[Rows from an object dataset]

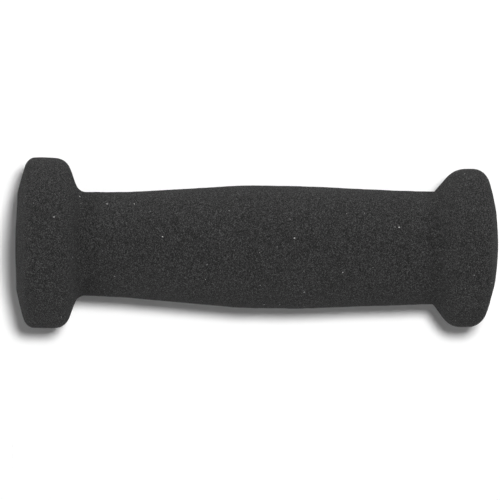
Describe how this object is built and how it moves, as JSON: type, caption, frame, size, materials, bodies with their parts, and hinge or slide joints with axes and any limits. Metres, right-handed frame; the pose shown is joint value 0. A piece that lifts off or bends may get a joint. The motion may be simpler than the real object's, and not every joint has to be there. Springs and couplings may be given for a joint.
{
  "type": "handlebar grip",
  "caption": "Foam grip for a handlebar: a sleeve with a flange at each end, a swell in the middle and a bore right through.",
  "frame": {"origin": "centre of the bore in the wide end's face, which the grip stands on", "axes": "+Z along the bore, from the wide end to the narrow end; X and Y are alike"},
  "size_m": [0.0462, 0.0462, 0.13],
  "materials": {
    "foam": "matte, fine open-cut cells of ground closed-cell foam"
  },
  "bodies": {
    "root": {"foam_grip": "foam"}
  },
  "joints": []
}
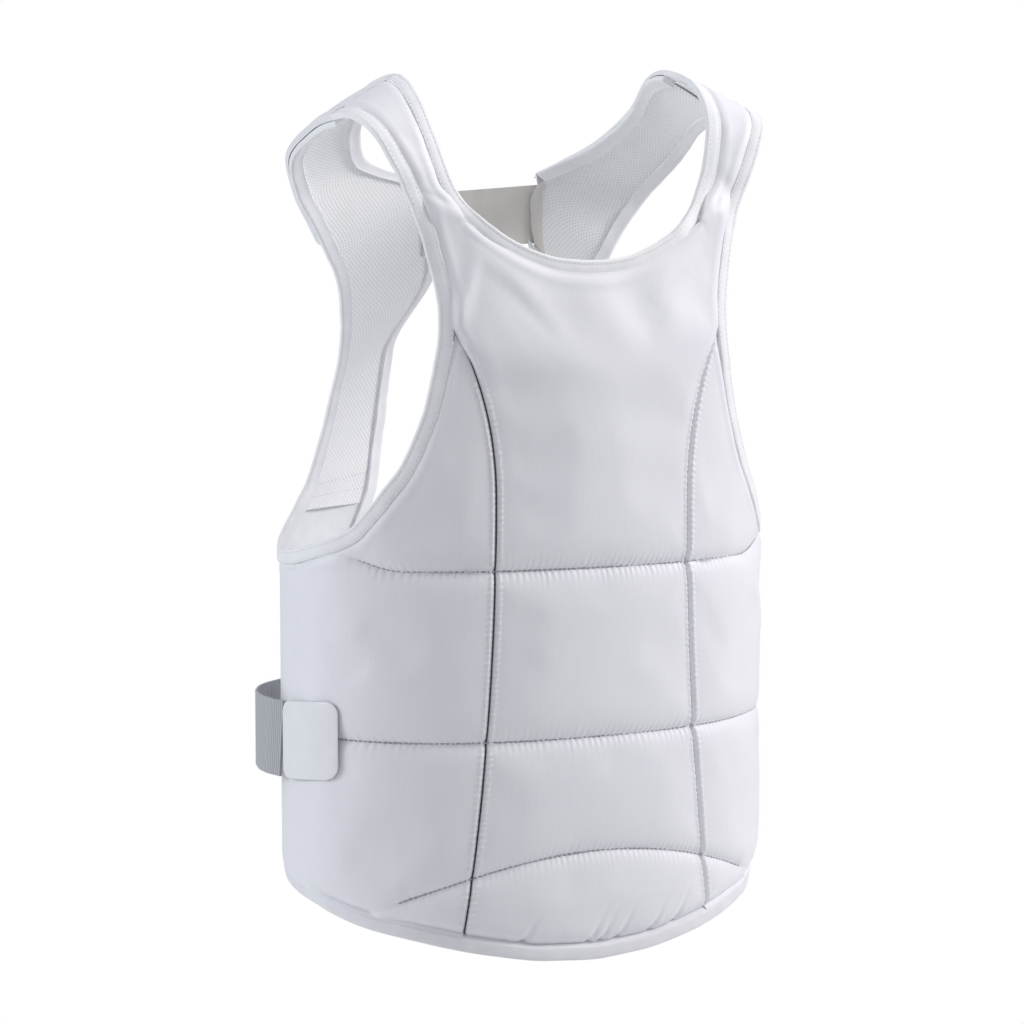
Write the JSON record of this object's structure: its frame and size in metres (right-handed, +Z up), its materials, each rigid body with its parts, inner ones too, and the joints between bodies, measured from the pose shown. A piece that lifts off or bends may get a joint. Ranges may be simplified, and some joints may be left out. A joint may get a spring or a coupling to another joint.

*TASK TO CARRY OUT:* Using the material above, print every entry exactly as written.

*SOLUTION FOR THIS EXERCISE:*
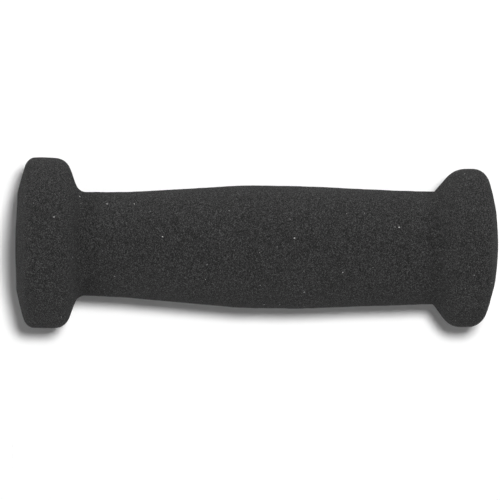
Describe how this object is built and how it moves, as JSON: type, caption, frame, size, materials, bodies with their parts, and hinge or slide joints with axes and any limits. Metres, right-handed frame; the pose shown is joint value 0. A piece that lifts off or bends may get a joint. The motion may be simpler than the real object's, and not every joint has to be there. Springs and couplings may be given for a joint.
{
  "type": "handlebar grip",
  "caption": "Foam grip for a handlebar: a sleeve with a flange at each end, a swell in the middle and a bore right through.",
  "frame": {"origin": "centre of the bore in the wide end's face, which the grip stands on", "axes": "+Z along the bore, from the wide end to the narrow end; X and Y are alike"},
  "size_m": [0.0462, 0.0462, 0.13],
  "materials": {
    "foam": "matte, fine open-cut cells of ground closed-cell foam"
  },
  "bodies": {
    "root": {"foam_grip": "foam"}
  },
  "joints": []
}
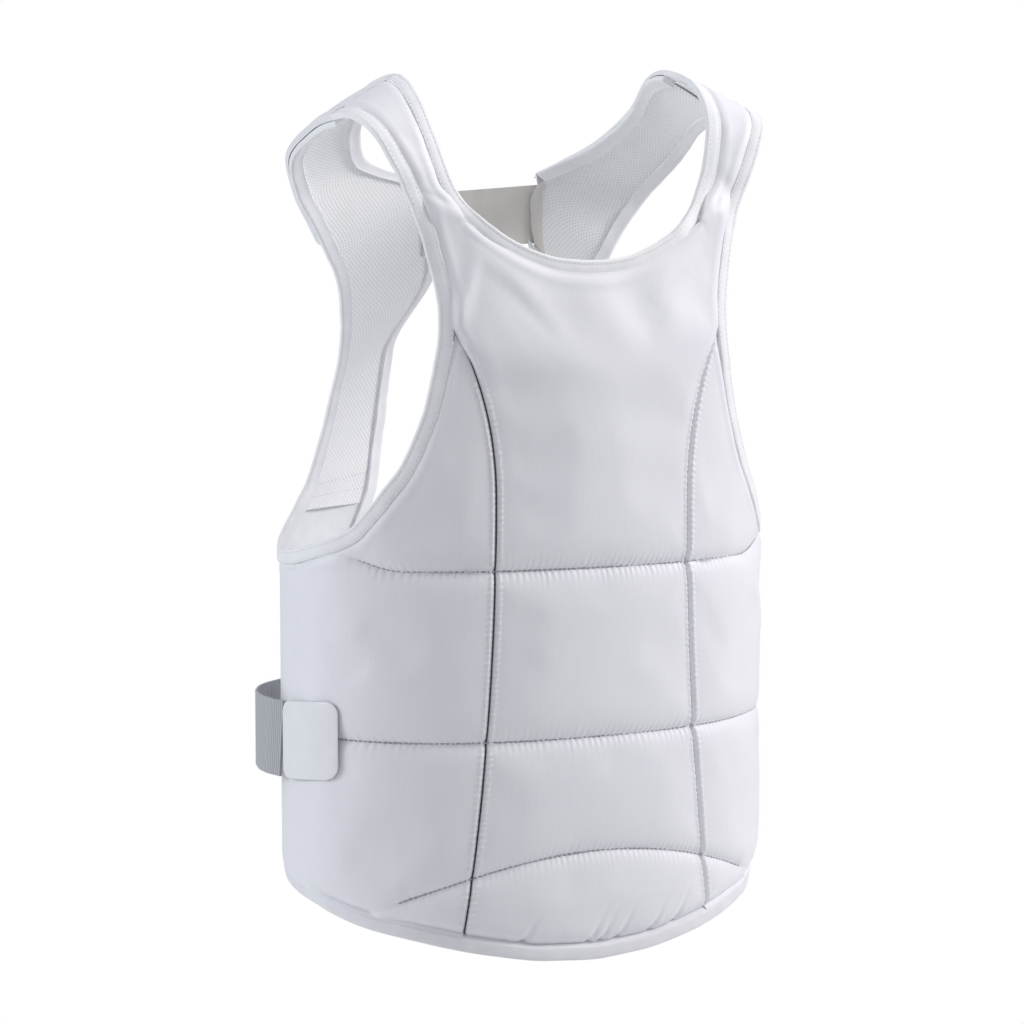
Write the JSON record of this object's structure: its frame and size in metres (right-handed, +Z up), its materials, each rigid body with its parts, inner ones too, and the joints between bodies, measured from the pose shown. A piece that lifts off or bends may get a joint. Ranges may be simplified, and some joints may be left out. A joint may get a spring or a coupling to another joint.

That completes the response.